TASK DETAILS: Extract the listing in its entirety, keeping each line identical to the original.

SUPPLIED MATERIAL:
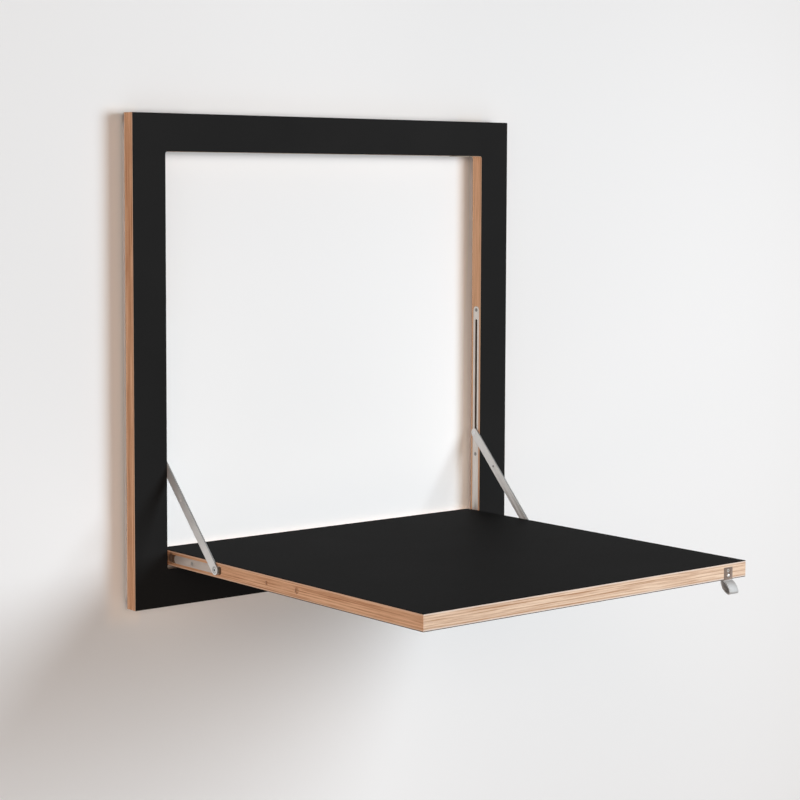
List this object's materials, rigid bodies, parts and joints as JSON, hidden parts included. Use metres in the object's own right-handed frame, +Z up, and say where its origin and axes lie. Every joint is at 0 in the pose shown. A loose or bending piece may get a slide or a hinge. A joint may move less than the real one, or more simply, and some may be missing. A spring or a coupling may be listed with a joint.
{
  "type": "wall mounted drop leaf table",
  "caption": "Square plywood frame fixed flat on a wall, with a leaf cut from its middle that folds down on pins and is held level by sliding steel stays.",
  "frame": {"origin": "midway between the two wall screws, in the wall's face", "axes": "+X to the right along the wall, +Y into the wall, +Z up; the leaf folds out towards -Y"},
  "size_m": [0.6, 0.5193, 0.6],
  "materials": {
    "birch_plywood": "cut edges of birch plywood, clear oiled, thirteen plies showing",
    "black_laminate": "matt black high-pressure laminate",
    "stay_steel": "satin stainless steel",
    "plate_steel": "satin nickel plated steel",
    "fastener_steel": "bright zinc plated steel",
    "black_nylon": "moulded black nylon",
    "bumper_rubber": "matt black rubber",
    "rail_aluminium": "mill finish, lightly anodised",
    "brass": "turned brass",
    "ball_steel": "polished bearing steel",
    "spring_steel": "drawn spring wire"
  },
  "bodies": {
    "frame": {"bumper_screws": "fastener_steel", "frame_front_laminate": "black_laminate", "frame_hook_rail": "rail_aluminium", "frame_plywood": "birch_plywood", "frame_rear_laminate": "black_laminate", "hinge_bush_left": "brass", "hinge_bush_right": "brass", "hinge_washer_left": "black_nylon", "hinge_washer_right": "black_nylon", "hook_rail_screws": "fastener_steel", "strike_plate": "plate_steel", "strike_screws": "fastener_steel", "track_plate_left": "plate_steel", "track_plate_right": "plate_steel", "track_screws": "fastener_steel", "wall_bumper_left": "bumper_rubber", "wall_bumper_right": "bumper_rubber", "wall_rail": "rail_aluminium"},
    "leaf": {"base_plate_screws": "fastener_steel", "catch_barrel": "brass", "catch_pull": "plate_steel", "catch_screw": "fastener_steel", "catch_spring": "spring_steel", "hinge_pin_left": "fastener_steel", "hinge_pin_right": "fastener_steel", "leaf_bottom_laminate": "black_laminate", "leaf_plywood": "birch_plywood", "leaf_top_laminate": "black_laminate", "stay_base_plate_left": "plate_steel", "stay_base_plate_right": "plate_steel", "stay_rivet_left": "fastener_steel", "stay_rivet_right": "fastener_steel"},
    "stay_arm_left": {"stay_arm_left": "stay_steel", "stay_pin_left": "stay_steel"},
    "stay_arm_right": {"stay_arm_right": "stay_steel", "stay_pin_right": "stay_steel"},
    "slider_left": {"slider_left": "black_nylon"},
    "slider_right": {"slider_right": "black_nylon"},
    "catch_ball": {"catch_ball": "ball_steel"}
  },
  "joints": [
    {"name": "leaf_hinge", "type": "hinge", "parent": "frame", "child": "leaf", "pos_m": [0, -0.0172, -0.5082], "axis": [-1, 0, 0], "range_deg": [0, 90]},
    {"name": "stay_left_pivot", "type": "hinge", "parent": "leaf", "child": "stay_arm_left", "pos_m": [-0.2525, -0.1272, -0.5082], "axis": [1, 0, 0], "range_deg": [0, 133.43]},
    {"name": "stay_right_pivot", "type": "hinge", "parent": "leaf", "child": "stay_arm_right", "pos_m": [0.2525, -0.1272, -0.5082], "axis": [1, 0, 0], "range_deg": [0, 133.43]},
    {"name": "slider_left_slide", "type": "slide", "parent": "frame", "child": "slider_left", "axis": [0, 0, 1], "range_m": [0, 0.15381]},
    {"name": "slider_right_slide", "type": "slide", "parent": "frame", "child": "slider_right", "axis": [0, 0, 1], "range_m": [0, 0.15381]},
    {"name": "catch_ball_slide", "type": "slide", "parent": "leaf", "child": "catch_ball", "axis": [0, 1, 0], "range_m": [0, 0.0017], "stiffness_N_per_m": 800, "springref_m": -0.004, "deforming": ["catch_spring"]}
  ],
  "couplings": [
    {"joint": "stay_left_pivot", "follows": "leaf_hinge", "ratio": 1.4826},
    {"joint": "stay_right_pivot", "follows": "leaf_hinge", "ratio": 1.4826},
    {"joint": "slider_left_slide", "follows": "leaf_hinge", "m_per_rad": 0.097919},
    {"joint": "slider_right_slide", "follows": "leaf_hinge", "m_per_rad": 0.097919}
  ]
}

REPLY:
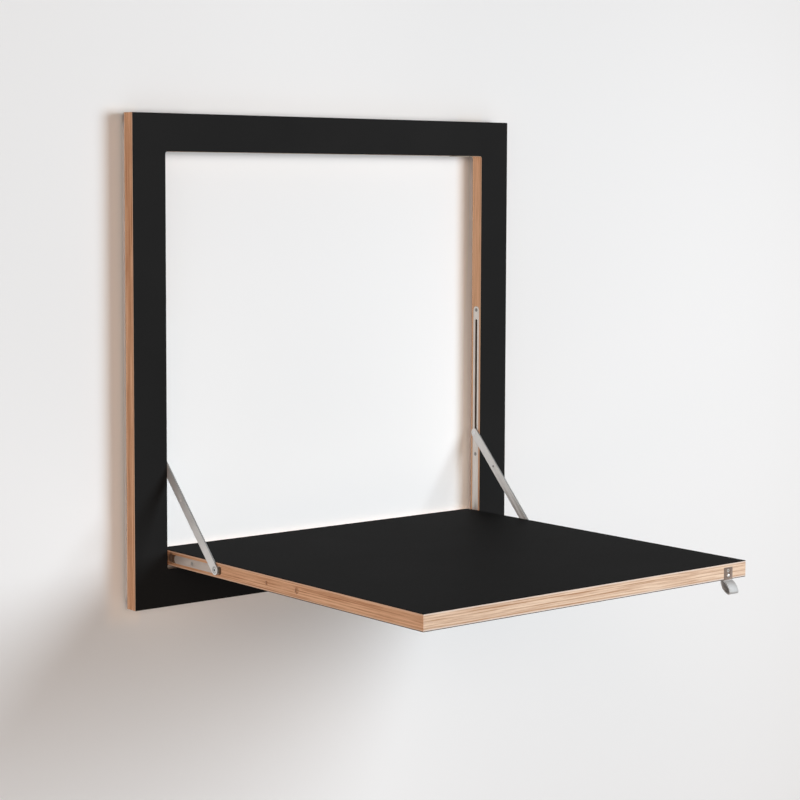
List this object's materials, rigid bodies, parts and joints as JSON, hidden parts included. Use metres in the object's own right-handed frame, +Z up, and say where its origin and axes lie. Every joint is at 0 in the pose shown. A loose or bending piece may get a slide or a hinge. A joint may move less than the real one, or more simply, and some may be missing. A spring or a coupling may be listed with a joint.
{
  "type": "wall mounted drop leaf table",
  "caption": "Square plywood frame fixed flat on a wall, with a leaf cut from its middle that folds down on pins and is held level by sliding steel stays.",
  "frame": {"origin": "midway between the two wall screws, in the wall's face", "axes": "+X to the right along the wall, +Y into the wall, +Z up; the leaf folds out towards -Y"},
  "size_m": [0.6, 0.5193, 0.6],
  "materials": {
    "birch_plywood": "cut edges of birch plywood, clear oiled, thirteen plies showing",
    "black_laminate": "matt black high-pressure laminate",
    "stay_steel": "satin stainless steel",
    "plate_steel": "satin nickel plated steel",
    "fastener_steel": "bright zinc plated steel",
    "black_nylon": "moulded black nylon",
    "bumper_rubber": "matt black rubber",
    "rail_aluminium": "mill finish, lightly anodised",
    "brass": "turned brass",
    "ball_steel": "polished bearing steel",
    "spring_steel": "drawn spring wire"
  },
  "bodies": {
    "frame": {"bumper_screws": "fastener_steel", "frame_front_laminate": "black_laminate", "frame_hook_rail": "rail_aluminium", "frame_plywood": "birch_plywood", "frame_rear_laminate": "black_laminate", "hinge_bush_left": "brass", "hinge_bush_right": "brass", "hinge_washer_left": "black_nylon", "hinge_washer_right": "black_nylon", "hook_rail_screws": "fastener_steel", "strike_plate": "plate_steel", "strike_screws": "fastener_steel", "track_plate_left": "plate_steel", "track_plate_right": "plate_steel", "track_screws": "fastener_steel", "wall_bumper_left": "bumper_rubber", "wall_bumper_right": "bumper_rubber", "wall_rail": "rail_aluminium"},
    "leaf": {"base_plate_screws": "fastener_steel", "catch_barrel": "brass", "catch_pull": "plate_steel", "catch_screw": "fastener_steel", "catch_spring": "spring_steel", "hinge_pin_left": "fastener_steel", "hinge_pin_right": "fastener_steel", "leaf_bottom_laminate": "black_laminate", "leaf_plywood": "birch_plywood", "leaf_top_laminate": "black_laminate", "stay_base_plate_left": "plate_steel", "stay_base_plate_right": "plate_steel", "stay_rivet_left": "fastener_steel", "stay_rivet_right": "fastener_steel"},
    "stay_arm_left": {"stay_arm_left": "stay_steel", "stay_pin_left": "stay_steel"},
    "stay_arm_right": {"stay_arm_right": "stay_steel", "stay_pin_right": "stay_steel"},
    "slider_left": {"slider_left": "black_nylon"},
    "slider_right": {"slider_right": "black_nylon"},
    "catch_ball": {"catch_ball": "ball_steel"}
  },
  "joints": [
    {"name": "leaf_hinge", "type": "hinge", "parent": "frame", "child": "leaf", "pos_m": [0, -0.0172, -0.5082], "axis": [-1, 0, 0], "range_deg": [0, 90]},
    {"name": "stay_left_pivot", "type": "hinge", "parent": "leaf", "child": "stay_arm_left", "pos_m": [-0.2525, -0.1272, -0.5082], "axis": [1, 0, 0], "range_deg": [0, 133.43]},
    {"name": "stay_right_pivot", "type": "hinge", "parent": "leaf", "child": "stay_arm_right", "pos_m": [0.2525, -0.1272, -0.5082], "axis": [1, 0, 0], "range_deg": [0, 133.43]},
    {"name": "slider_left_slide", "type": "slide", "parent": "frame", "child": "slider_left", "axis": [0, 0, 1], "range_m": [0, 0.15381]},
    {"name": "slider_right_slide", "type": "slide", "parent": "frame", "child": "slider_right", "axis": [0, 0, 1], "range_m": [0, 0.15381]},
    {"name": "catch_ball_slide", "type": "slide", "parent": "leaf", "child": "catch_ball", "axis": [0, 1, 0], "range_m": [0, 0.0017], "stiffness_N_per_m": 800, "springref_m": -0.004, "deforming": ["catch_spring"]}
  ],
  "couplings": [
    {"joint": "stay_left_pivot", "follows": "leaf_hinge", "ratio": 1.4826},
    {"joint": "stay_right_pivot", "follows": "leaf_hinge", "ratio": 1.4826},
    {"joint": "slider_left_slide", "follows": "leaf_hinge", "m_per_rad": 0.097919},
    {"joint": "slider_right_slide", "follows": "leaf_hinge", "m_per_rad": 0.097919}
  ]
}